Data >>
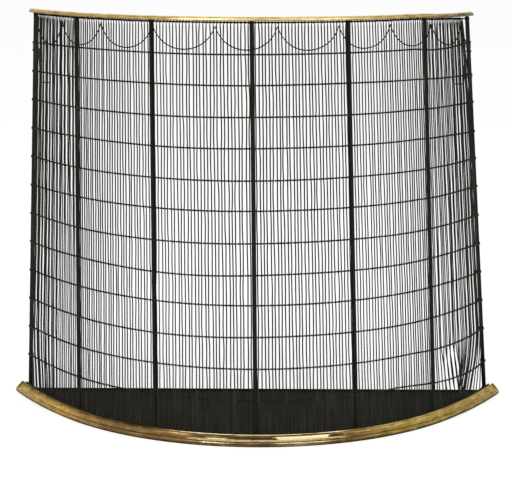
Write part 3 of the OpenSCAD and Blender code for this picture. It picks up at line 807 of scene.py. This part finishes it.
class FIRE_GUARD_OT_top_rail(bpy.types.Operator):
    """Spins the half-round brass rail along the top of the bow"""

    bl_idname = "fire_guard.top_rail"
    bl_label = "Top Rail"

    def execute(self, context):
        low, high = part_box("top_rail")
        rise = (high.z - low.z) / MM
        centre = (ROD_OUT - 2 * WIRE_R) / 4
        back, front = centre - RAIL_HALF, centre + RAIL_HALF
        crown = [(centre + RAIL_HALF * cosine(a), RAIL_Z + RAIL_EDGE + (rise - RAIL_EDGE) * sine(a))
                 for a in range(0, 181, RAIL_STEP)]
        outline = [(back + RAIL_CHAMFER, RAIL_Z), (front - RAIL_CHAMFER, RAIL_Z),
                   (front, RAIL_Z + RAIL_CHAMFER), *crown, (back, RAIL_Z + RAIL_CHAMFER)]
        piece = swept_piece("brass_top_rail", outline, TOP_ROD_Z, turn_past(RAIL_PAST, TOP_ROD_Z))
        # Bands from the underside up, at the ends and along the middle: painted shade on the underside
        # and a painted highlight on the crown, brightest along the middle
        ends = ((0, 0.22), (1.4, 0.38), (3.2, 0.55), (5, 0.42), (6.2, 0.7), (rise, 0.9))
        middle = ((0, 0.3), (1.3, 0.48), (2.4, 0.76), (5, 0.78), (5.9, 0.5), (6.5, 0.8), (rise, 1.0))
        ends, middle = ([(RAIL_Z + z, polish_and_painted_light) for z, polish_and_painted_light in bands] for bands in (ends, middle))
        # Stretch, at X in millimetres, where the middle bands with their brighter painted highlight take
        # over
        rubbed = [(-160, 0), (-130, 1), (150, 1), (185, 0)]
        look = context.scene.guard_colours
        tints = [(0.0, look.brass_grey), (0.05, look.brass_pale), (0.6, look.brass_pale),
                 (0.84, look.brass_pale), (0.94, look.brass_grey), (1.0, look.brass_grey)]
        settle_rail(piece)
        brass = aged_brass("old_rolled_brass_rail", ends, [(middle, rubbed)], tints)
        finish_piece(piece, brass, "brass", "guard", "top_rail")
        return {"FINISHED"}


def settle_rail(piece):
    """Lowers the right end of the rail"""
    for vertex in piece.data.vertices:
        for side in (0, 1):
            x, y = arc_centre(TOP_ROD_Z, side)
            turn = math.degrees(math.atan2(vertex.co.x - x * MM, y * MM - vertex.co.y))
            if side or turn <= FRONT_TURN:
                break
        vertex.co.z -= between(RAIL_SETTLED, turn) * MM


# How far the rod goes past the end posts, in millimetres, and its steps to each side
ROD_PAST, ROD_STEPS = 1.0, 120
# The right end post has a swelled eye round the rod, and a tenon that shows between it and the rail:
# height from the rod, and thickness to the post's
POST_HEAD = ((-5.5, 1.0), (-3.6, 1.03), (-2.2, 1.1), (0, 1.128), (1.6, 1.07), (2.7, 0.89),
             (2.75, 0.72), (8.0, 0.72))


class FIRE_GUARD_OT_settled_corner(bpy.types.Operator):
    """Builds the top rod and the right end post, which have settled a little with the rail"""

    bl_idname = "fire_guard.settled_corner"
    bl_label = "Settled Corner"

    def execute(self, context):
        iron = bpy.data.materials["blackened_wrought_iron"]
        reach = turn_past(END_POST_R + ROD_PAST, TOP_ROD_Z)
        turns = [reach * i / ROD_STEPS for i in range(-ROD_STEPS, ROD_STEPS + 1)]
        path = [on_bow(turn, TOP_ROD_Z - settled(turn), ROD_OUT) for turn in turns]
        rod = wire_piece("settled_top_rod", [path], 2 * ROD_R * MM, sides=12)
        finish_piece(rod, iron, "blackened_iron", "guard", "top_rod")
        foot = on_bow(END_TURN, PLATE_T, WIRE_R - END_POST_R)
        head = on_bow(END_TURN, TOP_ROD_Z, WIRE_R - END_POST_R)
        top = TOP_ROD_Z - settled(END_TURN)
        path, shares = [foot, foot.lerp(head, 0.5)], [1.0, 1.0]
        for height, share in POST_HEAD:
            path.append(foot.lerp(head, (top + height - PLATE_T) / (TOP_ROD_Z - PLATE_T)))
            shares.append(share)
        post = wire_piece("settled_end_post", [path], 2 * END_POST_R * MM, 24, shares)
        finish_piece(post, iron, "blackened_iron", "guard", "post_7")
        return {"FINISHED"}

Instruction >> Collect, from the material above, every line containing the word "scene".

Answer for this exercise >>
Write part 3 of the OpenSCAD and Blender code for this picture. It picks up at line 807 of scene.py. This part finishes it.
        look = context.scene.guard_colours